Published: October 1, 1991

Books

SCHOOLS OF THOUGHT: How the Politics of Literacy Shape Thinking in the Classroom, by Rexford Brown. (Jossey-Bass, $22.95.) Literacy, Brown convincingly argues, is not so much a matter of decoding words or stringing together grammatically correct sentences, but of "making meaning'' and "negotiating it with others.'' Without this reflective capability to solve problems, to criticize the very culture of which one is a part, students will be consigned to marginal societal roles. Yet this is precisely what is happening, as Brown discovers in travels across North America. Schools are putting a stifling emphasis on back-to-basics and rote exercises. Teachers who try to encourage a more thoughtful literacy are hampered by a school bureaucracy obsessed with test results and by their own training, which too often equates teaching with a dissemination of facts rather than an engagement with ideas.

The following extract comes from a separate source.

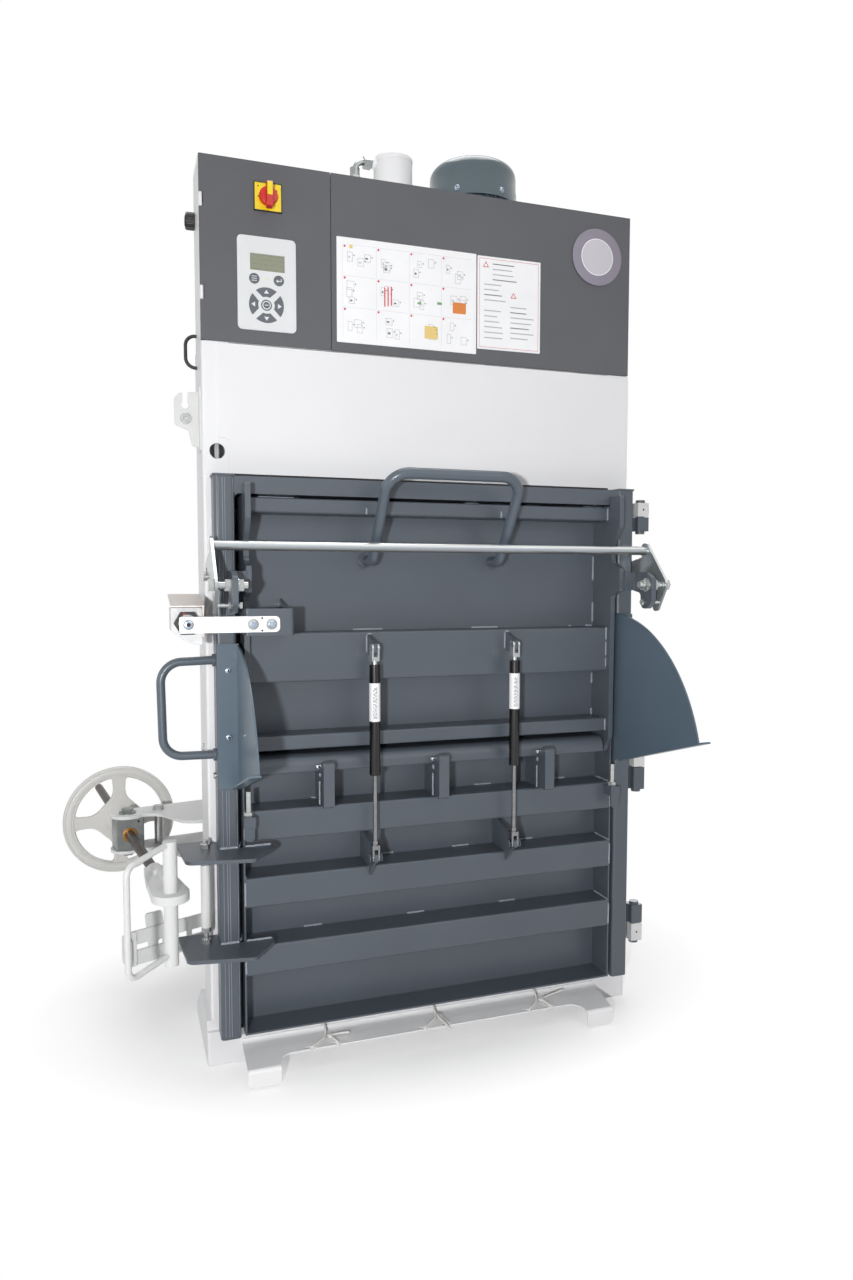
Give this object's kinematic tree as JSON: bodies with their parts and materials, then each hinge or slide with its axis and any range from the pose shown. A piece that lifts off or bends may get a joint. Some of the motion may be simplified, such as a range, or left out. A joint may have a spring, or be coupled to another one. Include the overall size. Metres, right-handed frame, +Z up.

More insidious is the pervasive, if sometimes subconscious, assumption that poor minority children, unmotivated and unskilled in abstraction, cannot leap beyond the basics. This, of course, is but a self-fulfilling prophecy, as Brown demonstrates by taking us to a Toronto program where supposedly disadvantaged students, challenged to think, write stories of intelligence and imagination. David Ruenzel
The reviewer is a writer and English teacher in Milwaukee.